When to Consider a Different Tool:
While the 50-degree TiALN ball nose is great for HRC60, if you consistently struggle with surface finish or tool life, consider these factors:
- Different Coatings: For extreme hardness and heat, coatings like AlTiN (Aluminum Titanium Nitride) or even specialized TiB2 (Titanium Diboride) can sometimes offer improved performance, though TiALN is a very common and effective choice.
- End Mill Geometry: For pure facing operations, a flat-bottomed end mill might seem more intuitive. However, ball nose mills are often used for facing when a slight radius is desired at the corners of the part or when the tool needs to perform multiple tasks. If you only need super-flat surfaces, a square end mill with a generous corner radius might be more efficient.
- Tool Diameter: For larger surface areas and on less rigid machines, a smaller diameter end mill will take lighter cuts and be less prone to vibration. However, it will take more passes to cover the same area.
Understanding Cutting Fluid’s Role
Cutting fluids are not just optional extras; they are an integral part of successful machining, especially when you’re tackling tough materials like HRC60 steel. Ignoring them is a sure-fire way to shorten your tool life, make the job harder, and risk a poor finish.

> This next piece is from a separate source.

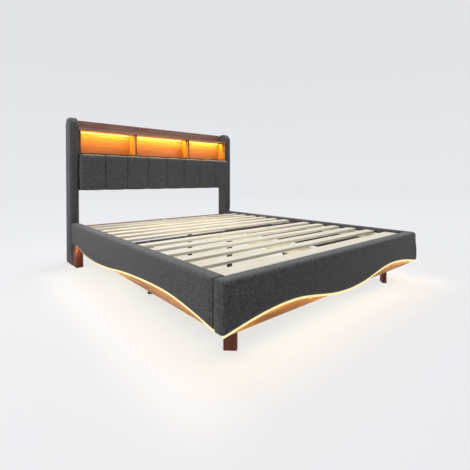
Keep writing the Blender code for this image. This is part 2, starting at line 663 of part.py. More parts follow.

Why is Cutting Fluid So Important?
- Cooling: Machining generates friction, and friction generates heat. A tremendous amount of heat is produced at the cutting edge when milling hardened steel. Without adequate cooling, the tool will quickly overheat, leading to:
- Tool softening and rapid wear.
- Welding of workpiece material to the cutting edge (built-up edge).
- Reduced tool life.
Cutting fluid absorbs this heat and carries it away from the tool and workpiece.